İşyerinin geçici süreyle kapatılması işverene haklı nedenle fesih hakkı vermemektedir. İş Kanununda “zorlayıcı neden” işverenin haklı nedenle derhal fesih hakkının düzenlendiği m. 25/III hükmünde yer almaktadır. İş Kanunu madde 25/III: “Zorlayıcı sebepler: İşçiyi iş yerinde bir haftadan fazla süre ile çalışmaktan alıkoyan zorlayıcı bir sebebin ortaya çıkması.” Şeklinde düzenlenmektedir.

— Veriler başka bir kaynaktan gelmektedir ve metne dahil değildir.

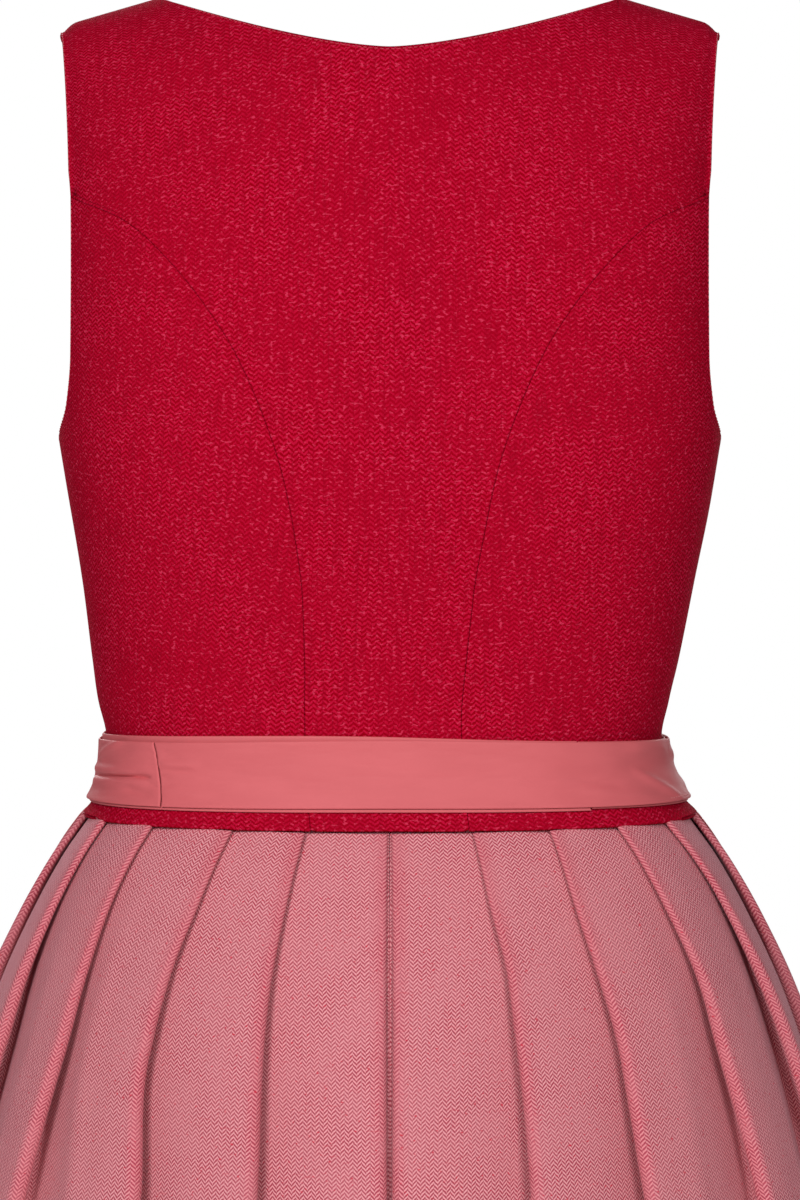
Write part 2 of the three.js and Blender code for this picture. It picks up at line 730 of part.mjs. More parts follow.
function skirtHalf() {
  const parts = { back: [], front: [] };
  for (const z of SKIRT_RINGS) {
    const road = ringRoad(sectionAt(z));
    const row = pleatRow(road.length, z);
    const offset = (point, side) => ({
      s: point.s - side * Math.sin(point.heading) * SKIRT_WALL * 0.5,
      r: point.r + side * Math.cos(point.heading) * SKIRT_WALL * 0.5,
    });
    const proudest = Math.max(...row.map((point) => offset(point, 1).r));
    const pairs = row.map((point) => {
      const place = (side) => {
        const { s, r } = offset(point, side);
        const { x, y, theta } = road.spot(s, r - proudest);
        const fade = (z - HEM) / (WAIST_SEAM - HEM);
        return new THREE.Vector3(x, y, z - WAIST_SEAM_DIP * Math.sin(theta) ** 2 * fade);
      };
      return { outer: place(1), inner: place(-1) };
    });
    const seam = row.findIndex((point) => point.note === "seam");
    parts.back.push(pairs.slice(0, seam + 1));
    parts.front.push(pairs.slice(seam + 1));
  }
  return parts;
}

// The two faces of a satin wall over the bodice, at one angle and height
function bandPair(angle, z, lift) {
  const theta = rad(angle);
  const level = (z - seamHeight(theta)) / (UNDERARM - seamHeight(theta));
  const inner = bodicePoint(theta, level, lift);
  return { inner, outer: bodicePoint(theta, level, lift + SATIN_WALL) };
}

// Satin bands round the waist, from one angle to another. They follow the bodice's surface.
function bandGrid(from, to, lowEdge, highEdge, liftAt) {
  const count = Math.round(Math.abs(to - from) / BAND_ANGLE_STEP);
  const grid = [];
  for (let i = 0; i <= BAND_STEPS; i += 1) {
    const row = [];
    for (let j = 0; j <= count; j += 1) {
      const angle = mix(from, to, j / count);
      const theta = rad(angle);
      const z = mix(lowEdge(theta), highEdge(theta), i / BAND_STEPS);
      row.push(bandPair(angle, z, liftAt(angle)));
    }
    grid.push(row);
  }
  return grid;
}

const rise = (theta) => Math.max(0, Math.sin(theta));
const bandLow = (theta) => BAND_LOW + BAND_LOW_RISE * rise(theta);
const bandHigh = (theta) => BAND_HIGH + BAND_HIGH_RISE * rise(theta);

// The waistband lies over the inner tie and sinks under the outer one behind the bow
function waistbandLift(angle) {
  const way = WAISTBAND_SINKS_TO - WAISTBAND_SINKS_FROM;
  return mix(OVER_LIFT, UNDER_LIFT, clamp((angle - WAISTBAND_SINKS_FROM) / way, 0, 1));
}

function bands() {
  const gap = THREE.MathUtils.radToDeg(SEAM_GAP / BAND_REACH);
  const outerTie = bandGrid(TIE_SEAM + gap, 360 + OUTER_TIE_END, bandLow, bandHigh, () => OVER_LIFT);
  addPiece("tie_outer", wallGeometry(outerTie), cloths.satin);
  const tieLow = (theta) => bandLow(theta) - INNER_TIE_BELOW * rise(theta);
  const tieHigh = (theta) => bandHigh(theta) + INNER_TIE_ABOVE;
  const innerEnd = WAISTBAND_RIGHT_END - gap;
  const innerTie = bandGrid(INNER_TIE_END, innerEnd, tieLow, tieHigh, () => UNDER_LIFT);
  addPiece("tie_inner", wallGeometry(innerTie), cloths.satin);
  const bandEnd = WAISTBAND_RIGHT_END - 360 + gap;
  const waistband = bandGrid(TIE_SEAM - gap, bandEnd, bandLow, bandHigh, waistbandLift);
  addPiece("apron_waistband", wallGeometry(waistband), cloths.satin);
}

// A point of the outline's outside, lifted outward level with the ground
function outsidePoint(theta, z, out) {
  const size = sectionAt(z);
  const spot = ringSpot(theta, size);
  const ahead = ringSpot(theta + 2e-3, size).sub(ringSpot(theta - 2e-3, size)).normalize();
  return new THREE.Vector3(spot.x + size.shift + ahead.y * out, spot.y - ahead.x * out, z);
}

// The apron starts flat at the waistband's lower edge and falls in waves from there
function apronPanel() {
  const columns = APRON_WAVES * APRON_POINTS_PER_WAVE;
  return APRON_ROWS.map((z) => {
    const row = [];
    for (let j = 0; j <= columns; j += 1) {
      const u = j / columns;
      const angle = -mix(APRON_EDGE_ANGLE, 180 - APRON_EDGE_ANGLE, u);
      const theta = rad(angle);
      if (z === APRON_TOP) {
        const pair = bandPair(angle, BAND_LOW, waistbandLift(angle));
        pair.inner.z -= SEAM_GAP;
        pair.outer.z -= SEAM_GAP;
        row.push(pair);
        continue;
      }
      let phase = j / APRON_POINTS_PER_WAVE;
      for (const drift of APRON_DRIFTS) {
        phase += drift.reach * Math.sin(drift.turns * u + drift.slant * z);
      }
      const wave = apronWave(z) * (0.5 + 0.5 * Math.cos(2 * Math.PI * phase));
      const out = APRON_CLEAR + wave;
      row.push({ inner: outsidePoint(theta, z, out), outer: outsidePoint(theta, z, out + SATIN_WALL) });
    }
    return row;
  });
}

// The bow's own space: t along the waist, n outward and h upward from the knot's middle
function bowSpot(t, n, h) {
  const z = (BAND_LOW + BAND_HIGH) / 2 + h;
  const theta = rad(BOW_ANGLE) + t / BOW_REACH;
  return outsidePoint(theta, z, n);
}

function bowKnot() {
  const geometry = new THREE.SphereGeometry(1, 14, 10);
  const position = geometry.getAttribute("position");
  const swell = (value) => Math.sign(value) * Math.abs(value) ** KNOT_SQUARENESS;
  const seat = OVER_LIFT + SATIN_WALL + SEAM_GAP;
  for (let i = 0; i < position.count; i += 1) {
    const t = swell(position.getX(i)) * KNOT_HALF_WIDTH;
    const h = swell(position.getY(i)) * KNOT_HALF_HEIGHT;
    const n = seat + (swell(position.getZ(i)) + 1) * 0.5 * KNOT_DEPTH;
    const spot = bowSpot(t, n, h);
    position.setXYZ(i, spot.x, spot.y, spot.z);
  }
  geometry.computeVertexNormals();
  return geometry;
}

// A loop leaves the knot close to the waist, turns at its end and comes back further out
function bowLoop(side) {
  const grid = [];
  const start = KNOT_HALF_WIDTH + SEAM_GAP;
  const base = OVER_LIFT + SATIN_WALL + LOOP_SEAT;
  for (let i = 0; i <= LOOP_STEPS; i += 1) {
    const turn = (i / LOOP_STEPS) * Math.PI;
    const reach = Math.sin(turn) ** LOOP_END_ROUNDNESS;
    const t = side * (start + reach * LOOP_LENGTH);
    const swing = 0.5 - 0.5 * Math.cos(turn);
    const n = base + swing * (LOOP_THROAT + LOOP_BULGE * Math.sin(turn) ** LOOP_BULGE_ROUNDNESS);
    const half = 0.5 * mix(LOOP_PINCH, LOOP_WIDTH, reach ** LOOP_WIDENING);
    const droop = LOOP_DROOP * reach * reach;
    const aside = side * Math.sin(turn) * SATIN_WALL * 0.5;
    const away = -Math.cos(turn) * SATIN_WALL * 0.5;
    grid.push(
      [-1, 0, 1].map((edge) => {
        const h = edge * half - droop;
        return { outer: bowSpot(t + aside, n + away, h), inner: bowSpot(t - aside, n - away, h) };
      }),
    );
  }
  return grid;
}

// A tail leaves the knot below and hangs over the apron, cut slanting at its end
function bowTail(side) {
  const grid = [];
  const waistReach = sectionAt(BAND_LOW).front;
  const top = -KNOT_HALF_HEIGHT - SEAM_GAP;
  for (let i = 0; i <= TAIL_STEPS; i += 1) {
    const share = i / TAIL_STEPS;
    const row = [];
    const widened = Math.min(1, share / TAIL_WIDENS_BY) ** TAIL_WIDENING;
    const settled = Math.min(1, share / TAIL_SETTLES_BY);
    for (const edge of TAIL_EDGES) {
      const half = 0.5 * mix(TAIL_TOP_WIDTH, TAIL_WIDTH, widened);
      const t = side * (TAIL_ASIDE + TAIL_SPREAD * Math.sqrt(share)) + edge * half;
      const h = top - TAIL_LENGTH * share - side * edge * TAIL_CUT * share;
      const z = (BAND_LOW + BAND_HIGH) / 2 + h;
      const clear = APRON_CLEAR + apronWave(Math.min(z, APRON_TOP)) + SATIN_WALL + TAIL_CLEAR;
      const wave = TAIL_WAVE * (1 - Math.cos(share * TAIL_WAVE_TURNS + side));
      const twist = TAIL_TWIST * (edge + 1);
      const out = mix(OVER_LIFT + SATIN_WALL + TAIL_TOP_CLEAR, clear, settled) + wave + twist;
      const along = (t * waistReach) / sectionAt(Math.min(z, BAND_LOW)).front;
      row.push({ inner: bowSpot(along, out, h), outer: bowSpot(along, out + SATIN_WALL, h) });
    }
    grid.push(row);
  }
  return grid;
}

addPiece("back_centre", wallGeometry(backCentre()), cloths.bodice);
for (const side of ["left", "right"]) {
  const onRight = side === "right";
  addPiece(`back_side_${side}`, wallGeometry(backSide(onRight)), cloths.bodice);
  addPiece(`front_side_${side}`, wallGeometry(frontSide(onRight)), cloths.bodice);
  addPiece(`front_${side}`, wallGeometry(front(onRight)), cloths.bodice);
}
buttons();

const skirt = skirtHalf();
addPiece("skirt_back_left", wallGeometry(skirt.back), cloths.skirt);
addPiece("skirt_back_right", wallGeometry(mirrored(skirt.back)), cloths.skirt);
addPiece("skirt_front_left", wallGeometry(skirt.front), cloths.skirt);
addPiece("skirt_front_right", wallGeometry(mirrored(skirt.front)), cloths.skirt);

bands();
addPiece("apron_panel", wallGeometry(apronPanel()), cloths.satin);
addPiece("bow_knot", bowKnot(), cloths.satin);
addPiece("bow_loop_left", wallGeometry(bowLoop(1)), cloths.satin);
addPiece("bow_loop_right", wallGeometry(bowLoop(-1)), cloths.satin);
addPiece("bow_tail_left", wallGeometry(bowTail(1)), cloths.satin);
addPiece("bow_tail_right", wallGeometry(bowTail(-1)), cloths.satin);

export default garment;
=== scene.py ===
import math

import bmesh
import bpy
import numpy as np
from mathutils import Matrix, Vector


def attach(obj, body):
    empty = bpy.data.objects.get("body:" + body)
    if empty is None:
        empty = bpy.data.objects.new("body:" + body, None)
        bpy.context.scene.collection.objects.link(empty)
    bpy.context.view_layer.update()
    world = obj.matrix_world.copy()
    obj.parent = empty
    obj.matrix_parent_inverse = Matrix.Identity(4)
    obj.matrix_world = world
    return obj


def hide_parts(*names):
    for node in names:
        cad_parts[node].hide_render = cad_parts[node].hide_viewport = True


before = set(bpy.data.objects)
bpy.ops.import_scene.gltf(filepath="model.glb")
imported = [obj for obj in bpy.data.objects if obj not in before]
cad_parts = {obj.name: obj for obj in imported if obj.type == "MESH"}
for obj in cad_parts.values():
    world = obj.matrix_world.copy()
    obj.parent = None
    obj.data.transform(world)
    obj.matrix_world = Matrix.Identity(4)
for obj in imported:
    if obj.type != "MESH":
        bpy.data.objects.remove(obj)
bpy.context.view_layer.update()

# A sleeveless dirndl: fine cloth in place of the frame's panels, pleats, apron, ties and bow.
# Sizes are in millimetres in the frame's directions until a mesh is made, which is in metres.
MM = 0.001
PER_METRE = 1000

# Cloth walls and the spaces between them
SEAM_GAP = 0.3
BODICE_WALL = 1.6
SKIRT_WALL = 1.2
SATIN_WALL = 1.2

# Heights
UNDERARM = -205
WAIST_SEAM = -380.5
WAIST_SEAM_DIP = 2
HEM = -1060

# Outer outline from underarm to hem, as the frame has it
OUTLINE = (
    ("z", "half", "back", "front", "power", "shift"),
    (-205, 155, 107, 98, 2.6, 0),
    (-234, 150.3, 106, 102, 2.5, 0),
    (-271, 143.6, 101, 100, 2.45, 0.7),
    (-309, 137.5, 95.5, 96, 2.4, 2.1),
    (-328, 134, 93.5, 94.5, 2.35, 3),
    (-345, 130.5, 92.5, 94, 2.3, 2.8),
    (-356, 131.5, 93, 94.5, 2.3, 2.3),
    (-367, 134.8, 94.8, 96.5, 2.3, 1.2),
    (-374, 138.5, 97, 99, 2.3, 0.6),
    (-380.5, 144.5, 101, 103, 2.3, 0),
    (-390, 151.8, 107, 108.5, 2.3, 0),
    (-400, 158.9, 113, 114, 2.25, 0),
    (-428, 175, 127.5, 127.5, 2.2, 0),
    (-465, 192.3, 143.5, 141.5, 2.2, 0),
    (-550, 221, 172, 166, 2.15, 0),
    (-650, 249, 198, 190, 2.1, 0),
    (-800, 287, 233, 224, 2.1, 0),
    (-1060, 350, 295, 285, 2.05, 0),
)

# Shoulders
SHOULDER_HALF = 159
SHOULDER_POWER = 2.8
NECK_HALF = 107
RIDGE_AT_NECK = 1
RIDGE_SLOPE = 0.288
CORNER_FROM = 146
CORNER_LENGTH = 10
CORNER_DROP = 8
BACK_FULLNESS = 2.3
FRONT_FULLNESS = 2
RIDGE_LEVEL = 2
SHOULDER_SEAM_LEVEL = 2.08
SHOULDER_SEAM_GAP = 0.0005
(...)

İş yerinin kapatılması zorlayıcı neden değildir. Zorlayıcı nedenin işyerinde değil, işçinin çevresinde meydana gelmekte ve bunun sonucunda işçi kusuru olmaksızın geçici ifa imkansızlığı nedeniyle iş görme borcunu yerine getirememekte ve iş akdi askıya alınmaktadır. Buna göre iş yeri faaliyetlerinin devam etmesi halinde, işçinin iş yerine zorlayıcı sebeplerden (ör: salgın hastalık sebebiyle karantinaya alınması) ötürü bir haftadan fazla süre ile gelememesi durumunda işveren, İş Kanunu uyarınca çalışanın sözleşmesini haklı nedenle feshedebilir.
İşçinin iş sözleşmesinin zorlayıcı nedenlerle İş Kanunu madde 25/III gereği feshi halinde, işverenin bildirim şartına uyma ya da ihbar tazminatı yükümlülükleri bulunmamaktadır. Ancak kıdem tazminatının ödenmesi gerekir.